There are enough players who either went through the road woes of last year or have age and experience in their favor (we’re talking about you, Marshawn Powell, as you’ve been around four years now) to tackle a road assignment as if they care being there.

Two early, silly fouls out on the floor by Powell, a power forward, and he was mentally done for the night. The Hogs’ second-leading scorer and most experienced player in toiled for just 12 minutes out of 40 and scored ZERO. Even worse, Powell had five turnovers that turned into Aggie baskets.

Arkansas managed one road win, at Auburn, without Powell last year as he missed almost the entire season with a knee injury. But it’s unlikely the Hogs can beat anyone away from home this year with Powell putting up a goose egg.

And, when Powell doesn’t come to play, it filters down to other players. Powell and junior starting guard Rickey Scott can be two of the most aggressive players the Hogs have at Bud Walton Arena, dictating Anderson’s up-tempo style of play, and then can tune out completely away from home.

After nearly 15 years of mediocre basketball, the Hogs have a lot of fence-sitters for fans. They don’t want to wait one or maybe two more years before Anderson has Arkansas landing a NCAA Tournament bid.

But it likely will take that long.

Anderson has a roster problem that will extend into next year in that he has no top-level point guard, no Phil Pressey like he had at Missouri. Arkansas in November added two big men — 6-10 posts Bobby Portis and Moses Kingsley, both off Ron Crawford’s 17-and-under AAU national championship Wings squad — for next season, but that was it. Of course, Arkansas has no seniors on this year’s squad, and likely someone will have to depart early to make the numbers work even with those additions.

It would also mean that, barring some late signee in April, no guards and/or shooters will join next year’s roster.

Teams with sporadic shooting like the Hogs possess are road kill.

With the inside game built for the next 2-4 years, however, the focus for next November’s signing class can be toward guards and shooters.

That stretches the program rebuilding process to a four-year proposition at best before Arkansas sniffs a lineup with a quality 5-to-8 players.

What’s disappointing for Anderson and his staff is that the relationships they formed with players while recruiting them to Missouri didn’t translate with the staff’s move to Arkansas — and that’s more a measure of how far the Arkansas basketball reputation has fallen in 15 years.
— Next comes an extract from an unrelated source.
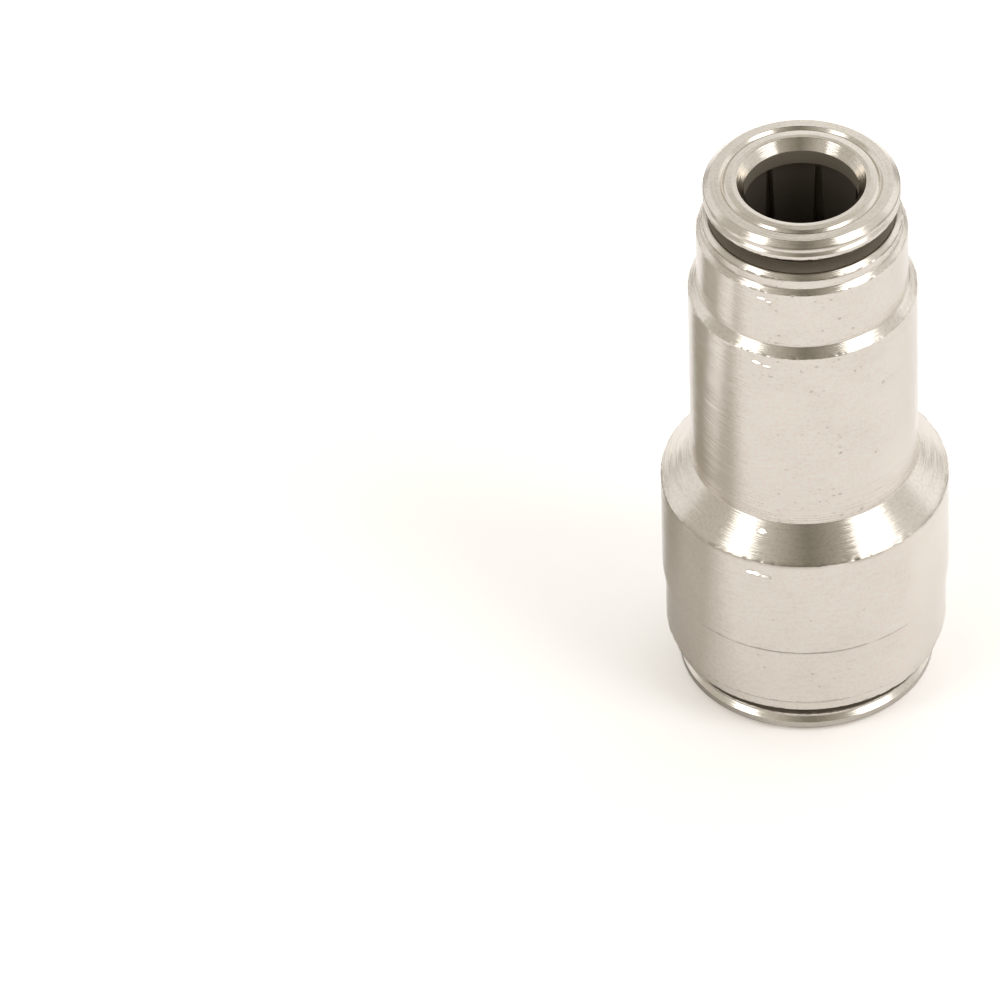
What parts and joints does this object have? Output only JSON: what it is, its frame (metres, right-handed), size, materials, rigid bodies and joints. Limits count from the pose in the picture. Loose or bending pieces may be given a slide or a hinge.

To the top prep players, the Razorbacks’ glory days under Nolan Richardson are ancient history familiar only to their parents. Arkansas last made the NCAA Sweet Sixteen in 1996 and is 3-7 in NCAA tourney play since 1997, with just three appearances in the past 11 years.

How different Arkansas already would be if Anderson and his staff could have lured Missouri natives Ben McLemore and Otto Porter to Fayetteville in their first days on the job and then brought aboard Sylvan Hills’ Archie Goodwin and Memphis forward Jarnell Stokes last fall/winter.

Instead, while these players all cited how much they liked Anderson and their other Hog recruiters, they didn’t see Arkansas as the big-time program the rest of us remember from the mid-1990s.

To restore that reputation, Anderson has to win; yet to win he has to have the talented players who aren’t afraid to take their game on the road.

What a conundrum.

Last fall and spring in recruiting, Arkansas was mostly picking up spare parts that would be nice additions to a solid core of seven or eight players. That Arkansas has to lean on them and a couple of walk-ons for a boost in field-goal and free-throw shooting and rebounding to stay with the likes of undermanned Texas A&M speaks volumes now.

That leaves older players such as Powell, Scott, Mardracus Wade and the talented-but-inconsistent sophomore B.J. Young either deciding to man up and lead this team on the road, or tucking tail while putting Hog fans through another year like last season.